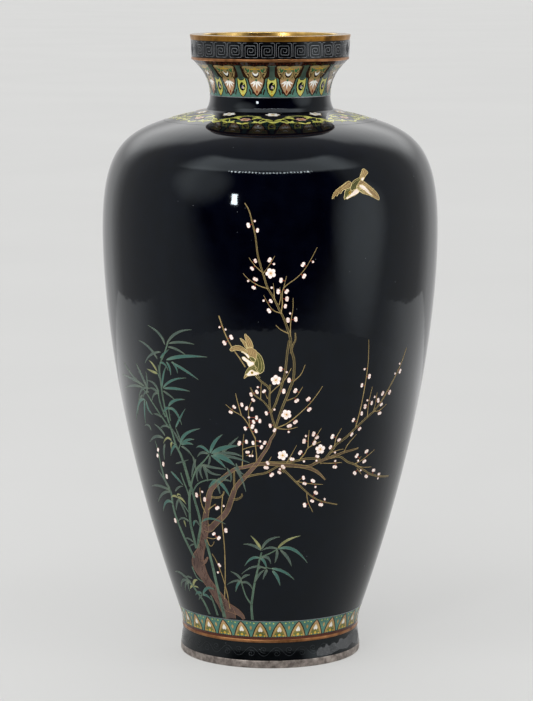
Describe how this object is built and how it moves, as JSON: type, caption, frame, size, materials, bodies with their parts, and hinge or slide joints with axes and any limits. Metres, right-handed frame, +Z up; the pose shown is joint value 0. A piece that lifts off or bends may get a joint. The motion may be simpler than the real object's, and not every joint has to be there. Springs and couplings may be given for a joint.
{
  "type": "cloisonne vase",
  "caption": "Shouldered enamel vase with a short flared neck and a ring foot, to stand on a table and hold flowers; dark ground with a plum tree, bamboo and birds.",
  "frame": {"origin": "centre of the foot ring on the surface the vase stands on", "axes": "+Z up along the vase's axis; -Y towards the side that carries the picture; +X to the right of it"},
  "size_m": [0.0996, 0.0996, 0.185],
  "materials": {
    "gilt_copper": "bright fire gilding, a little worn",
    "raw_copper": "plain beaten copper",
    "copper_band": "rounded copper band, lightly toned",
    "tarnished_silver": "silver gone dull and pinkish grey",
    "midnight_enamel": "polished glossy blue-black enamel",
    "green_enamel": "polished grey-green enamel",
    "brown_enamel": "polished red-brown enamel",
    "counter_enamel": "unpolished dark blue enamel",
    "bark_enamel": "polished mauve-brown enamel",
    "twig_enamel": "polished olive-brown enamel",
    "bamboo_enamel": "polished green enamel",
    "petal_enamel": "polished pinkish white enamel",
    "feather_enamel": "polished olive and tan enamel"
  },
  "bodies": {
    "root": {"lip_rim": "gilt_copper", "lip_fret_enamel": "midnight_enamel", "lip_lower_band": "copper_band", "neck_dot_enamel": "brown_enamel", "neck_lappet_enamel": "green_enamel", "neck_border_wire": "copper_band", "neck_black_enamel": "midnight_enamel", "neck_core": "raw_copper", "mouth_lining": "gilt_copper", "shoulder_scroll_enamel": "midnight_enamel", "shoulder_border_wire": "copper_band", "body_ground_enamel": "midnight_enamel", "body_core": "raw_copper", "inner_counter_enamel": "counter_enamel", "lower_border_wire": "copper_band", "lower_lappet_enamel": "green_enamel", "lower_dot_enamel": "brown_enamel", "foot_band": "copper_band", "foot_enamel": "midnight_enamel", "foot_core": "raw_copper", "foot_rim": "tarnished_silver", "base_plate": "raw_copper", "base_counter_enamel": "counter_enamel", "plum_trunk": "bark_enamel", "plum_left_limb": "bark_enamel", "plum_right_limb": "bark_enamel", "plum_upper_branch": "twig_enamel", "plum_side_branch": "twig_enamel", "bamboo_back_culm": "bamboo_enamel", "bamboo_tall_culm": "bamboo_enamel", "bamboo_young_culm": "bamboo_enamel", "plum_blossom_1": "petal_enamel", "plum_blossom_2": "petal_enamel", "plum_blossom_3": "petal_enamel", "plum_blossom_4": "petal_enamel", "plum_blossom_5": "petal_enamel", "flying_bird": "feather_enamel", "perched_bird": "feather_enamel"}
  },
  "joints": []
}
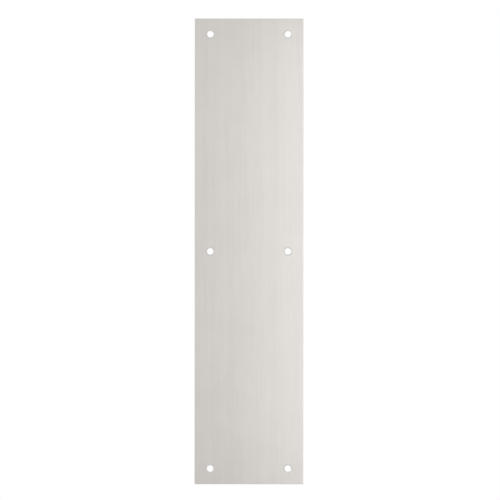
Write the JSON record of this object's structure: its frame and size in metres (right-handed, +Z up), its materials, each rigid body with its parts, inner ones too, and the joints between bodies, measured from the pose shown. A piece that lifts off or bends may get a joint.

# WHAT YOU WILL DO
Reproduce the material exactly, with every line intact.

# SOLUTION
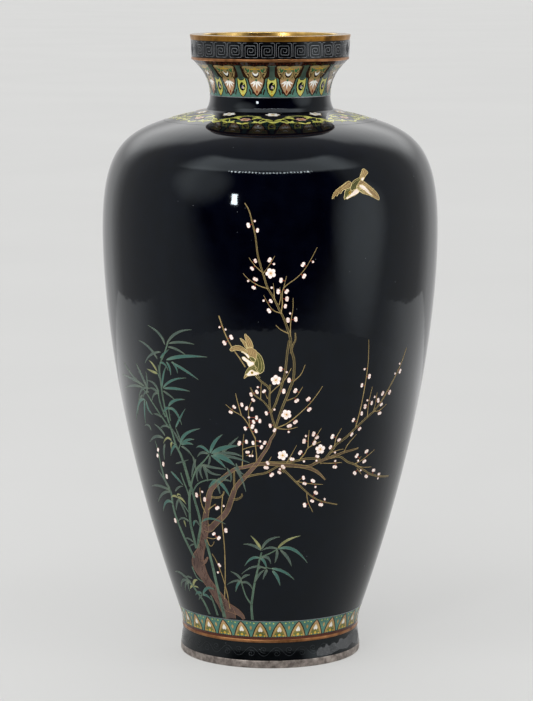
Describe how this object is built and how it moves, as JSON: type, caption, frame, size, materials, bodies with their parts, and hinge or slide joints with axes and any limits. Metres, right-handed frame, +Z up; the pose shown is joint value 0. A piece that lifts off or bends may get a joint. The motion may be simpler than the real object's, and not every joint has to be there. Springs and couplings may be given for a joint.
{
  "type": "cloisonne vase",
  "caption": "Shouldered enamel vase with a short flared neck and a ring foot, to stand on a table and hold flowers; dark ground with a plum tree, bamboo and birds.",
  "frame": {"origin": "centre of the foot ring on the surface the vase stands on", "axes": "+Z up along the vase's axis; -Y towards the side that carries the picture; +X to the right of it"},
  "size_m": [0.0996, 0.0996, 0.185],
  "materials": {
    "gilt_copper": "bright fire gilding, a little worn",
    "raw_copper": "plain beaten copper",
    "copper_band": "rounded copper band, lightly toned",
    "tarnished_silver": "silver gone dull and pinkish grey",
    "midnight_enamel": "polished glossy blue-black enamel",
    "green_enamel": "polished grey-green enamel",
    "brown_enamel": "polished red-brown enamel",
    "counter_enamel": "unpolished dark blue enamel",
    "bark_enamel": "polished mauve-brown enamel",
    "twig_enamel": "polished olive-brown enamel",
    "bamboo_enamel": "polished green enamel",
    "petal_enamel": "polished pinkish white enamel",
    "feather_enamel": "polished olive and tan enamel"
  },
  "bodies": {
    "root": {"lip_rim": "gilt_copper", "lip_fret_enamel": "midnight_enamel", "lip_lower_band": "copper_band", "neck_dot_enamel": "brown_enamel", "neck_lappet_enamel": "green_enamel", "neck_border_wire": "copper_band", "neck_black_enamel": "midnight_enamel", "neck_core": "raw_copper", "mouth_lining": "gilt_copper", "shoulder_scroll_enamel": "midnight_enamel", "shoulder_border_wire": "copper_band", "body_ground_enamel": "midnight_enamel", "body_core": "raw_copper", "inner_counter_enamel": "counter_enamel", "lower_border_wire": "copper_band", "lower_lappet_enamel": "green_enamel", "lower_dot_enamel": "brown_enamel", "foot_band": "copper_band", "foot_enamel": "midnight_enamel", "foot_core": "raw_copper", "foot_rim": "tarnished_silver", "base_plate": "raw_copper", "base_counter_enamel": "counter_enamel", "plum_trunk": "bark_enamel", "plum_left_limb": "bark_enamel", "plum_right_limb": "bark_enamel", "plum_upper_branch": "twig_enamel", "plum_side_branch": "twig_enamel", "bamboo_back_culm": "bamboo_enamel", "bamboo_tall_culm": "bamboo_enamel", "bamboo_young_culm": "bamboo_enamel", "plum_blossom_1": "petal_enamel", "plum_blossom_2": "petal_enamel", "plum_blossom_3": "petal_enamel", "plum_blossom_4": "petal_enamel", "plum_blossom_5": "petal_enamel", "flying_bird": "feather_enamel", "perched_bird": "feather_enamel"}
  },
  "joints": []
}
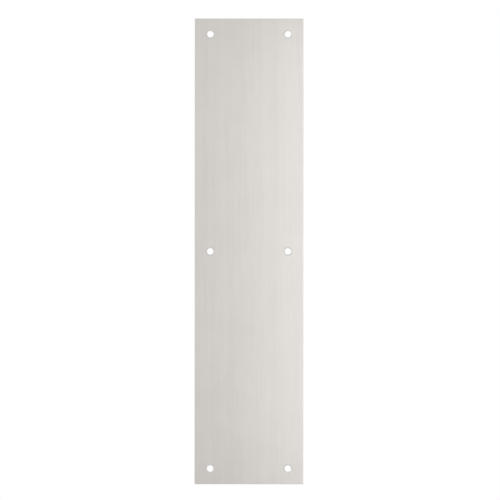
Write the JSON record of this object's structure: its frame and size in metres (right-handed, +Z up), its materials, each rigid body with its parts, inner ones too, and the joints between bodies, measured from the pose shown. A piece that lifts off or bends may get a joint.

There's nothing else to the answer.